Il rapporto fa l’esempio di Usa e Finlandia, dove, mentre la quota dei lavoratori migranti con un’istruzione secondaria è rispettivamente del 78 e del 98%, la quota dei lavoratori migranti in lavori ad alta qualifica o in quelli semi-specializzati è rispettivamente del 35% e del 50%. Questo riflette il fatto che «I lavoratori migranti hanno difficoltà a trasferire le loro competenze ed esperienza da un Paese all’altro, in gran parte a causa della mancanza di sistemi di riconoscimento delle competenze e delle qualifiche dei lavoratori migranti».
Nei Paesi a basso e medio reddito, la situazione è inversa: «I lavoratori sono di solito migranti temporanei con alta qualifica. Essi tendono ad avere una retribuzione oraria superiore del 17,3% rispetto ai lavoratori non migranti».
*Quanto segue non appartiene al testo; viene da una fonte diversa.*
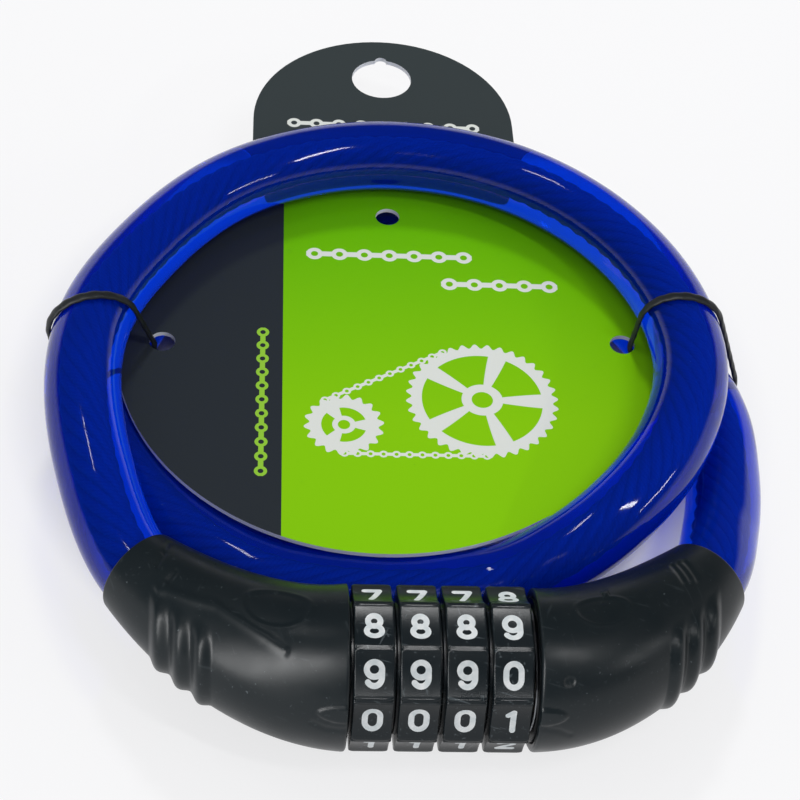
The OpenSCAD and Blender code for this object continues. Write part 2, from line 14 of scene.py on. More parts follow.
import bpy
import numpy as np
from mathutils import Matrix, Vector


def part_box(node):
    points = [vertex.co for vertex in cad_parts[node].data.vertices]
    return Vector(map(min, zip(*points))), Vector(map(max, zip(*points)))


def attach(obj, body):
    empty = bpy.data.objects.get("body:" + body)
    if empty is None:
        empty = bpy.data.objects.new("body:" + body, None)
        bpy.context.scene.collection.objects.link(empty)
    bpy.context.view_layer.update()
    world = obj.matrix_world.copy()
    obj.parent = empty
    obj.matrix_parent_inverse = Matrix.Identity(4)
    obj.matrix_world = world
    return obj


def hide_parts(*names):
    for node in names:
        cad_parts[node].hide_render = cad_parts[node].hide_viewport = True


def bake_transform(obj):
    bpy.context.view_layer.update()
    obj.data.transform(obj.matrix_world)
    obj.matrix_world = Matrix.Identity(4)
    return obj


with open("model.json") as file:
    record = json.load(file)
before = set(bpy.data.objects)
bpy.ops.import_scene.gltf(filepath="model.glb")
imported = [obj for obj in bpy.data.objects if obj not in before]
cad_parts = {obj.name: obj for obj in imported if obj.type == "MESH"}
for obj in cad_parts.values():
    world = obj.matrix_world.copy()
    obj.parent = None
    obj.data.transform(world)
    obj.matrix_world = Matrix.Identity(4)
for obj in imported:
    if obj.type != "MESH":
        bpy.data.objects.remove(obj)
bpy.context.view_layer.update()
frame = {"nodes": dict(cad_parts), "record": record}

MM = 0.001
DEG = math.pi / 180
UP = np.array([0.0, 0.0, 1.0])
scene = bpy.context.scene
print("packed nodes:", len(frame["nodes"]))

# %% [markdown]
# ## The camera
#
# A product shot looks down at the lock from the front, a little turned and rolled. A
# camera is placed by a matrix whose columns are its right, its up and its back, so the
# three are worked out from the angles rather than typed in.

# %% Camera
CAMERA_PLACE = np.array([-24.5, -225.47, 244.53]) * MM
CAMERA_DOWN, CAMERA_TURN, CAMERA_ROLL = np.radians([47.49, 6.55, 6.22])
CAMERA_LENS = 87.36

ahead = np.array([
    math.sin(CAMERA_TURN) * math.cos(CAMERA_DOWN),
    math.cos(CAMERA_TURN) * math.cos(CAMERA_DOWN),
    -math.sin(CAMERA_DOWN),
])
level = np.array([math.cos(CAMERA_TURN), -math.sin(CAMERA_TURN), 0.0])
upright = np.cross(level, ahead)
right = level * math.cos(CAMERA_ROLL) + upright * math.sin(CAMERA_ROLL)
top = upright * math.cos(CAMERA_ROLL) - level * math.sin(CAMERA_ROLL)

camera_data = bpy.data.cameras.new("camera")
camera_data.lens = CAMERA_LENS
camera_data.sensor_width = 36
camera_data.clip_start = 0.01
camera = bpy.data.objects.new("camera", camera_data)
turned = np.eye(4)
turned[:3, :4] = np.column_stack([right, top, -ahead, CAMERA_PLACE])
camera.matrix_world = Matrix(turned.tolist())
scene.collection.objects.link(camera)
scene.camera = camera
scene.view_settings.view_transform = "Standard"
print("camera height in mm:", CAMERA_PLACE[2] / MM)

# %% [markdown]
# ## Surfaces as arrays
#
# Nearly every piece here is a skin: rows of points, each row a closed ring, such as the
# rings round a cable. A ring's neighbours give four-sided faces, and either the ends
# get a flat cap or the last ring joins the first. Working with whole arrays keeps this
# short and quick, and the volume's sign tells whether the faces point outwards.

# %% From rings to a mesh
def ring_faces(rows, sides, joined):
    """Faces between ring i and ring i + 1, side j and side j + 1. joined: last to first."""
    i, j = np.meshgrid(
        np.arange(rows if joined else rows - 1), np.arange(sides), indexing="ij"
    )
    i2, j2 = (i + 1) % rows, (j + 1) % sides
    corners = [i * sides + j, i2 * sides + j, i2 * sides + j2, i * sides + j2]
    return np.stack(corners, axis=-1).reshape(-1, 4)


def volume_of(points, quads):
    """Six times the enclosed volume: the sum of a . (b x c) over the triangles."""
    a, b, c, d = (points[quads[:, k]] for k in range(4))
    return float((a * np.cross(b, c) + a * np.cross(c, d)).sum())


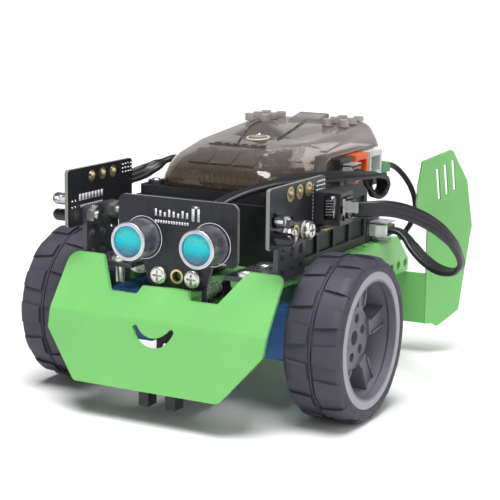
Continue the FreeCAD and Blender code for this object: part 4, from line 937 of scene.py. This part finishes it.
def make_side_sockets():
    """Spring wires in the open front of the side sockets, and the clear latches of their plugs."""
    pockets = bmesh.new()
    wires = bmesh.new()
    latches = bmesh.new()
    front = 0.1
    for side in (-1, 1):
        pocket = (front - 0.08, front + 0.02)
        side_block(pockets, side, SIDE_FACE + 4.6, SIDE_FACE + 10.2, pocket, (81.4, 91.2))
        near, far = side * (SIDE_FACE + 5.6), side * (SIDE_FACE + 9)
        for k in range(6):
            z = 83.4 + 1.15 * k
            add_rod(wires, (near, front - 0.25, z), (far, front - 0.3, z + 0.3), 0.22, 8)
        side_block(wires, side, SIDE_FACE + 9, SIDE_FACE + 9.5, (front - 0.4, front), (82.6, 90.8))
        side_block(latches, side, SIDE_FACE + 11.9, SIDE_FACE + 12.7, (2.4, 3.4), (83.4, 90))
        side_block(latches, side, SIDE_FACE + 12.7, SIDE_FACE + 18.6, (2.4, 3.0), (84.8, 89.2))
        for k in range(4):
            ridge = side * (SIDE_FACE + 13.8 + 1.3 * k)
            add_block(latches, (ridge - 0.25, 2.0, 84.8), (ridge + 0.25, 2.4, 89.2))
    finish_piece(pockets, "side_socket_pockets", "dark_lens", 0)
    finish_piece(wires, "side_socket_wires", "rim", 0.05)
    finish_piece(latches, "side_plug_latches", "plug_frost")


def make_lamp_insides():
    """Frames and bond posts inside the clear lamps."""
    mesh = bmesh.new()
    z = sum(corner.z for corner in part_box("clear_lamps")) / 2 / MM
    for side in (-1, 1):
        for y, reach, half in ((-34.3, 4.6, 0.55), (-32.7, 4.2, 0.4)):
            side_block(mesh, side, SIDE_FACE + 0.4, SIDE_FACE + reach,
                       (y - 0.25, y + 0.25), (z - half, z + half))
        near, far = side * (SIDE_FACE + 4.2), side * (SIDE_FACE + 5.2)
        add_rod(mesh, (near, -34.1, z), (far, -34.1, z), 0.5, 16, end_radius=0.95)
    finish_piece(mesh, "lamp_frames", "rim", 0.05)


def make_can_rims():
    """The bright turned edge round the front of each transducer."""
    mesh = bmesh.new()
    front = (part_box("transducer_cans")[0].y - AXLE_Y) / MM
    segments = 64
    angles = [math.tau * k / segments for k in range(segments)]
    profile = ((8.02, 1.1), (8.02, 0.35), (7.7, 0.02), (6.9, 0.02), (6.55, 0.3), (6.5, 1.4))
    for x in (-EYE_X, EYE_X):
        join_loops(mesh, [[mesh.verts.new(at(x + radius * math.cos(angle), front + depth,
                                             EYE_Z + radius * math.sin(angle)))
                           for angle in angles] for radius, depth in profile])
    bmesh.ops.recalc_face_normals(mesh, faces=mesh.faces)
    finish_piece(mesh, "transducer_rims", "rim", 0)


def make_plug_details():
    """Gold contacts, latch levers and cable clamps of the controller's plugs and the right base plug."""
    levers = bmesh.new()
    contacts = bmesh.new()
    bars = (((-1.6, 1.6), (-4.9, -4.1)), ((-5.1, -4.8), (-2.9, 2.6)), ((-4.9, 4.9), (3.2, 3.9)))
    plugs = ((1, BLACK_Y, PORT_Z, 4.9), (-1, BLACK_Y, PORT_Z, 4.9), (1, BASE_Y, BASE_Z, 8.7))
    for side, y, z, reach in plugs:
        for (y0, y1), (z0, z1) in bars:
            side_block(levers, side, PORT_X + 0.4, PORT_X + reach, (y + y0, y + y1), (z + z0, z + z1))
        for k in range(6):
            across = y - 3 + 1.2 * k
            side_block(contacts, side, PORT_X + 0.6, PORT_X + reach - 1.5,
                       (across - 0.2, across + 0.2), (z + 1.9, z + 2.4))
    finish_piece(levers, "plug_levers", "plug_frost")
    finish_piece(contacts, "plug_contacts", "gold", 0)


# ---- data cables ----

CABLE_WIDTH, CABLE_THICK = 6.6, 2.4
SIDE_X = SIDE_FACE + 11.6              # mouth of a side board's socket
SIDE_Y, SIDE_Z = 6.7, 85.7
PORT_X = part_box("battery_box")[1].x / MM
PORT_Z, BLACK_Y = 93.5, 52
BASE_Y, BASE_Z = 82.4, 63.9

# Each point of a flat cable's route comes with the direction that its width takes there.
RIGHT_ROUTE = [
    ((SIDE_X + 3.2, SIDE_Y, SIDE_Z), (0, 0, 1)), ((SIDE_X + 8, SIDE_Y, SIDE_Z), (0, 0, 1)),
    ((73.4, 10.6, 86.6), (0, 0, 1)), ((79, 17.4, 85), (0, 0, 1)), ((84, 26, 81.2), (0, 0.1, 1)),
    ((88.2, 35.2, 75.8), (-0.1, 0.3, 1)), ((91.2, 44.4, 68.8), (-0.2, 0.6, 0.7)),
    ((91.8, 53, 60.8), (-0.3, 0.9, 0.3)), ((88.8, 60.4, 54.2), (0, 1, 0.2)),
    ((82.4, 66.4, 50.8), (0.2, 1, 0.2)),
    ((74.8, 71, 50.4), (0.3, 1, 0.3)), ((67, 75.2, 52.8), (0.3, 1, 0.3)), ((60, 79.2, 56.8), (0.2, 1, 0.3)),
    ((54.6, 82, 61.4), (0, 1, 0.1)), ((50.6, BASE_Y, BASE_Z), (0, 1, 0)),
    ((PORT_X + 9, BASE_Y, BASE_Z), (0, 1, 0)),
]
ULTRASONIC_ROUTE = [
    ((PORT_X + 5.2, BLACK_Y, PORT_Z), (0, 1, 0)), ((PORT_X + 8.4, BLACK_Y, PORT_Z), (0, 1, 0)),
    ((48.8, 51.6, 89.6), (0.2, 1, 0)), ((49.8, 52.6, 85.2), (-0.7, 1, 0)), ((50.6, 56.2, 83), (-1, 0.5, 0)),
    ((51.4, 59.8, 84.6), (-1, 0.1, 0)), ((52, 61, 88.6), (-1, 0, 0)), ((52, 58.2, 91.8), (-1, 0, 0)),
    ((51.8, 51.6, 93.4), (-1, 0, 0.1)), ((51, 43, 94), (-1, 0, 0.2)), ((49.2, 33.6, 94.8), (-1, 0, 0.3)),
    ((46, 24, 95.6), (-1, 0.2, 0.4)), ((41.2, 15.2, 95.8), (-0.9, 0.4, 0.4)),
    ((35, 7, 95.2), (-0.8, 0.6, 0.3)),
    ((28.4, -0.8, 93.8), (-0.7, 0.7, 0.1)), ((21.8, -8.4, 91.4), (-0.8, 0.6, 0)),
    ((16.2, -15.6, 88.6), (-0.9, 0.3, 0)), ((13, -20.1, 85.6), (-1, 0, 0)), ((13, -20.1, 82.2), (-1, 0, 0)),
]
LEFT_ROUTE = [
    ((-SIDE_X - 3.2, SIDE_Y, SIDE_Z), (0, 0, 1)), ((-SIDE_X - 7.4, SIDE_Y, SIDE_Z), (0, 0, 1)),
    ((-71, 10.6, 85.4), (0, 0, 1)), ((-73, 17.6, 84.8), (0, 0, 1)), ((-71, 25.4, 84.2), (0, 0, 1)),
    ((-65.8, 32.4, 84.4), (0, 0.1, 1)), ((-60.4, 39, 86.2), (0, 0.4, 1)), ((-56, 45.4, 89.4), (0, 0.8, 0.6)),
    ((-51.8, 50.4, 92.6), (0, 1, 0.2)), ((-PORT_X - 8.8, BLACK_Y, PORT_Z), (0, 1, 0)),
    ((-PORT_X - 5.2, BLACK_Y, PORT_Z), (0, 1, 0)),
]
REAR_ROUTE = [
    (34.3, 102.4, 90.2), (34.3, 106.8, 90.2), (36, 112, 88.2), (38.8, 116.4, 83.4), (41.4, 119.8, 77),
    (42.6, 122, 69.6), (41, 122.6, 61.6), (37, 120.4, 54.4), (32.4, 115, 49.6), (28.4, 107.2, 47.6),
    (25, 98, 47.4), (21.6, 88, 48.6), (18, 77.4, 49.6), (14.6, 66.4, 49.4), (11.8, 55, 48.2), (9.8, 44, 46),
    (8.6, 33.6, 42), (7, 24.6, 36), (4.8, 16.6, 29), (2, 9.4, 22.8), (0, 2, 20.5), (0, -4, 20.5),
]


def spline_curve(name, points):
    """A smooth NURBS curve with the route's points as its control points."""
    curve = bpy.data.curves.new(name, "CURVE")
    curve.dimensions = "3D"
    curve.resolution_u = 10
    spline = curve.splines.new("NURBS")
    spline.points.add(len(points) - 1)
    for control, point in zip(spline.points, points):
        control.co = (*at(*point), 1)
    spline.order_u = 3
    spline.use_endpoint_u = True
    return curve


def line_of(curve):
    """The points of a curve's own smooth line, and their length."""
    holder = bpy.data.objects.new("line_holder", curve)
    bpy.context.scene.collection.objects.link(holder)
    bpy.context.view_layer.update()
    line = bpy.data.meshes.new_from_object(holder.evaluated_get(bpy.context.evaluated_depsgraph_get()))
    points = [vertex.co.copy() for vertex in line.vertices]
    bpy.data.objects.remove(holder)
    length = sum((b - a).length for a, b in zip(points, points[1:]))
    return points, length


def flat_section():
    """Half-round edges, flat faces and two shallow grooves on each, as (across, thickness) in millimetres."""
    half, thick, groove = CABLE_WIDTH / 2, CABLE_THICK / 2, 0.16
    edge_steps = 4
    top = []
    for k in range(edge_steps + 1):
        angle = math.pi / 2 * k / edge_steps
        top.append((half - thick * (1 - math.sin(angle)), thick * math.cos(angle)))
    top.reverse()
    for middle in (1.1, -1.1):
        top += [(middle + 0.35, thick), (middle, thick - groove), (middle - 0.35, thick)]
    top += [(-across, height) for across, height in reversed(top[1:edge_steps + 1])] + [(-half, 0)]
    return top + [(-across, -height) for across, height in top[1:-1]]


WIDTH_REACH = 2 * MM                   # keeps the pull of the nearest route point finite


def flat_cable(name, route):
    """A flat data cable: its section swept along the route's smooth line, turning as the route says."""
    line, length = line_of(spline_curve(name + "_line", [point for point, _ in route]))
    controls = [at(*point) for point, _ in route]
    section = flat_section()
    mesh = bmesh.new()
    rings = []
    for k, point in enumerate(line):
        along = (line[min(k + 1, len(line) - 1)] - line[max(k - 1, 0)]).normalized()
        pulls = [(1 / ((point - control).length + WIDTH_REACH) ** 3, Vector(wide))
                 for control, (_, wide) in zip(controls, route)]
        wide = sum((pull * direction for pull, direction in pulls), Vector())
        wide = (wide - along * wide.dot(along)).normalized()
        thin = along.cross(wide)
        rings.append([mesh.verts.new(point + (wide * a + thin * b) * MM) for a, b in section])
    join_loops(mesh, rings)
    mesh.faces.new(rings[0])
    mesh.faces.new(list(reversed(rings[-1])))
    bmesh.ops.recalc_face_normals(mesh, faces=mesh.faces)
    piece = link_piece(name, mesh_data(mesh, name), "cable", ROOT)
    return piece


def make_cables():
    for end, route in (("right", RIGHT_ROUTE), ("ultrasonic", ULTRASONIC_ROUTE), ("left", LEFT_ROUTE)):
        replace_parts(flat_cable("flat_cable_" + end, route), "cable_" + end)
    curve = spline_curve("rear_line", REAR_ROUTE)
    length = line_of(curve)[1]
    lead = round_lead("round_lead_rear", REAR_ROUTE, 4)
    rear = link_piece("round_lead_rear", lead, "cable", ROOT)
    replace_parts(rear, "cable_rear")


make_cables()
make_motor_leads()
make_front_print()
make_side_print()
make_solder()
make_side_headers()
make_side_sockets()
make_lamp_insides()
make_can_rims()
make_plug_details()


# ---- floor and light ----

def make_studio():
    """A pale floor that runs out of sight, soft light from above and in front, and a strip light."""
    mesh = bmesh.new()
    bmesh.ops.create_grid(mesh, x_segments=1, y_segments=1, size=12)
    data = bpy.data.meshes.new("floor")
    mesh.to_mesh(data)
    mesh.free()
    floor = bpy.data.objects.new("floor", data)
    bpy.context.scene.collection.objects.link(floor)
    material = new_material("floor_paper", (0.8, 0.8, 0.8), 0.95)
    vary_colour(material, 3, (0.795, 0.795, 0.795), (0.805, 0.805, 0.805))
    data.materials.append(material)

    world = bpy.data.worlds.new("studio")
    bpy.context.scene.world = world
    world.use_nodes = True
    sky = ramp(world, separated(world, "Generated")["Z"], [(0.36, (1, 1, 1)), (0.55, (0.13, 0.13, 0.14))])
    nodes, links = nodes_of(world)
    links.new(sky, nodes["Background"].inputs["Color"])
    nodes["Background"].inputs["Strength"].default_value = 0.52

    def lamp(name, kind, place, power, **settings):
        light = bpy.data.lights.new(name, kind)
        light.energy = power
        for key, value in settings.items():
            setattr(light, key, value)
        holder = bpy.data.objects.new(name, light)
        bpy.context.scene.collection.objects.link(holder)
        holder.location = place
        holder.rotation_euler = Vector(place).to_track_quat("Z", "Y").to_euler()

    lamp("sky_panel", "SUN", (0.10, -0.32, 1.3), 4.2, angle=math.radians(34))
    lamp("side_panel", "SUN", (1.0, -0.5, 0.9), 0.55, angle=math.radians(50))
    lamp("strip_light", "AREA", (0.75, -0.55, 0.75), 1.6, shape="RECTANGLE", size=0.12, size_y=0.7)
    view = bpy.context.scene.view_settings
    view.view_transform = "Standard"
    view.look = "None"


make_studio()
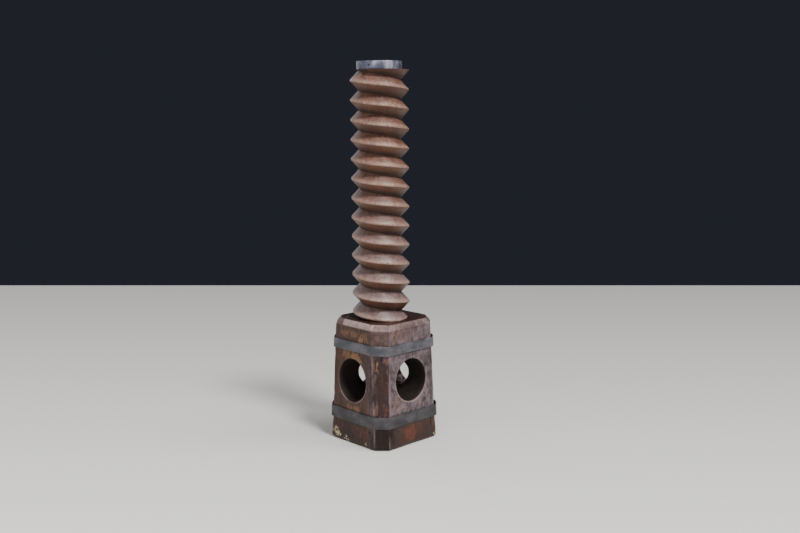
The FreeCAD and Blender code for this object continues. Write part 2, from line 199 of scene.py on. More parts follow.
def paint(piece, name, values):
    """Store one number per vertex for the materials to read."""
    layer = piece.data.attributes.new(name, "FLOAT", "POINT")
    layer.data.foreach_set("value", np.asarray(values, float))


def apply_modifiers(piece):
    """Replace a piece's mesh with its mesh after modifiers."""
    graph = bpy.context.evaluated_depsgraph_get()
    made = bpy.data.meshes.new_from_object(piece.evaluated_get(graph))
    piece.modifiers.clear()
    piece.data = made


def finish_piece(piece, material, slot, *nodes):
    piece.data.materials.clear()
    piece.data.materials.append(material)
    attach(piece, "root")
    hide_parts(*nodes)


# ---------------------------------------------------------------- material helpers
class Shader:
    """A node tree built by short calls; every call returns the socket that it makes."""

    def __init__(self, name):
        self.material = bpy.data.materials.new(name)
        self.material.use_nodes = True
        self.nodes = self.material.node_tree.nodes
        self.links = self.material.node_tree.links
        self.surface = self.nodes["Principled BSDF"]
        self.place = self.nodes.new("ShaderNodeTexCoord").outputs["Object"]

    def plug(self, value, socket):
        if isinstance(value, bpy.types.NodeSocket):
            self.links.new(value, socket)
        else:
            socket.default_value = value

    def noise(self, scale, detail=4.0, rough=0.55, distort=0.0):
        """Noise with its own number of cells to the metre along x, y and z."""
        stretch = self.nodes.new("ShaderNodeMapping")
        stretch.inputs["Scale"].default_value = scale
        self.links.new(self.place, stretch.inputs["Vector"])
        node = self.nodes.new("ShaderNodeTexNoise")
        self.links.new(stretch.outputs["Vector"], node.inputs["Vector"])
        node.inputs["Scale"].default_value = 1.0
        node.inputs["Detail"].default_value = detail
        node.inputs["Roughness"].default_value = rough
        node.inputs["Distortion"].default_value = distort
        return node.outputs["Fac"]

    def fade(self, value, low, high, bottom=0.0, top=1.0):
        """Map low..high to bottom..top, held at both ends."""
        node = self.nodes.new("ShaderNodeMapRange")
        node.interpolation_type = "SMOOTHSTEP"
        self.plug(value, node.inputs["Value"])
        for socket, number in zip(("From Min", "From Max", "To Min", "To Max"),
                                  (low, high, bottom, top)):
            node.inputs[socket].default_value = number
        return node.outputs["Result"]

    def math(self, operation, first, second=0.0):
        node = self.nodes.new("ShaderNodeMath")
        node.operation = operation
        self.plug(first, node.inputs[0])
        self.plug(second, node.inputs[1])
        return node.outputs["Value"]

    def times(self, first, second):
        return self.math("MULTIPLY", first, second)

    def mix(self, amount, first, second, blend="MIX"):
        node = self.nodes.new("ShaderNodeMix")
        node.data_type = "RGBA"
        node.blend_type = blend
        self.plug(amount, node.inputs[0])
        self.plug(first, node.inputs[6])
        self.plug(second, node.inputs[7])
        return node.outputs[2]

    def stain(self, base, pattern, low, high, strength, colour):
        """Lay a colour over the base where a pattern is high."""
        return self.mix(self.fade(pattern, low, high, 0.0, strength), base, colour)

    def attribute(self, name):
        node = self.nodes.new("ShaderNodeAttribute")
        node.attribute_name = name
        return node.outputs["Fac"]

    def axis(self, name):
        node = self.nodes.new("ShaderNodeSeparateXYZ")
        self.links.new(self.place, node.inputs["Vector"])
        return node.outputs[name]

    def bump(self, height, strength, distance, below=None):
        node = self.nodes.new("ShaderNodeBump")
        node.inputs["Strength"].default_value = strength
        node.inputs["Distance"].default_value = distance
        self.links.new(height, node.inputs["Height"])
        if below is not None:
            self.links.new(below, node.inputs["Normal"])
        return node.outputs["Normal"]

    def finish(self, colour, roughness, normal=None, metallic=0.0, sheen=0.5):
        self.plug(colour, self.surface.inputs["Base Color"])
        self.plug(roughness, self.surface.inputs["Roughness"])
        if normal is not None:
            self.plug(normal, self.surface.inputs["Normal"])
        self.plug(metallic, self.surface.inputs["Metallic"])
        self.plug(sheen, self.surface.inputs["Specular IOR Level"])
        return self.material


def tone(red, green, blue):
    """A colour from 0-255 display values, in linear light."""
    def linear(value):
        value = value / 255
        return value / 12.92 if value <= 0.04045 else ((value + 0.055) / 1.055) ** 2.4
    return (linear(red), linear(green), linear(blue), 1.0)


def rings(shader, spacing):
    """Growth rings about the timber's length, wavering along it."""
    waver = shader.noise((9, 9, 2.2), 2.0)
    x, y = shader.axis("X"), shader.axis("Y")
    across = shader.math("SQRT", shader.math("ADD", shader.times(x, x),
                                             shader.times(y, y)))
    moved = shader.math("ADD", across, shader.times(waver, 0.03))
    turns = shader.times(moved, 2 * math.pi / spacing)
    return shader.math("ADD", shader.times(shader.math("SINE", turns), 0.5), 0.5)


# the wood's base colours are multiplied by these
HEAD_TINT = (0.78, 0.66, 0.62, 1.0)
SPINDLE_TINT = (0.74, 0.66, 0.60, 1.0)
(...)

E le lavoratrici migranti sono doppiamente discriminate, Il rapporto denuncia che «Le lavoratrici migranti devono affrontare una doppia penalizzazione salariale, sia come migranti che come donne. Nei paesi ad alto reddito, il divario retributivo orario tra lavoratori nazionali di sesso maschile e lavoratrici migranti è stimato a quasi il 21%. Si tratta di un valore superiore al divario di retribuzione di genere (16%) in questi Paesi. Ciò è in parte dovuto al fatto che le lavoratrici migranti sono una quota cospicua del totale del lavoro domestico svolto da migranti (il 73% o 8,45 milioni del totale). Nei Paesi ad alto reddito, il divario retributivo tra lavoratori migranti e non migranti è di circa il 19%».
In questa situazione di già tragica ingiustizia è arrivata la pandemia di Covid-19 che ha avuto un impatto più importante sulla salute e sui redditi dei lavoratori migranti rispetto al resto degli occupati. Il rapporto conclude facendo notare che «All’inizio della crisi del Covid-19, decine di milioni di lavoratori migranti sono stati costretti a tornare a casa dopo aver perso il lavoro. In generale e rispetto ai lavoratori nazionali, il lavoro dei migranti è meno adatto al telelavoro e più esposto al contagio del virus, dato che molti di loro sono lavoratori in prima linea».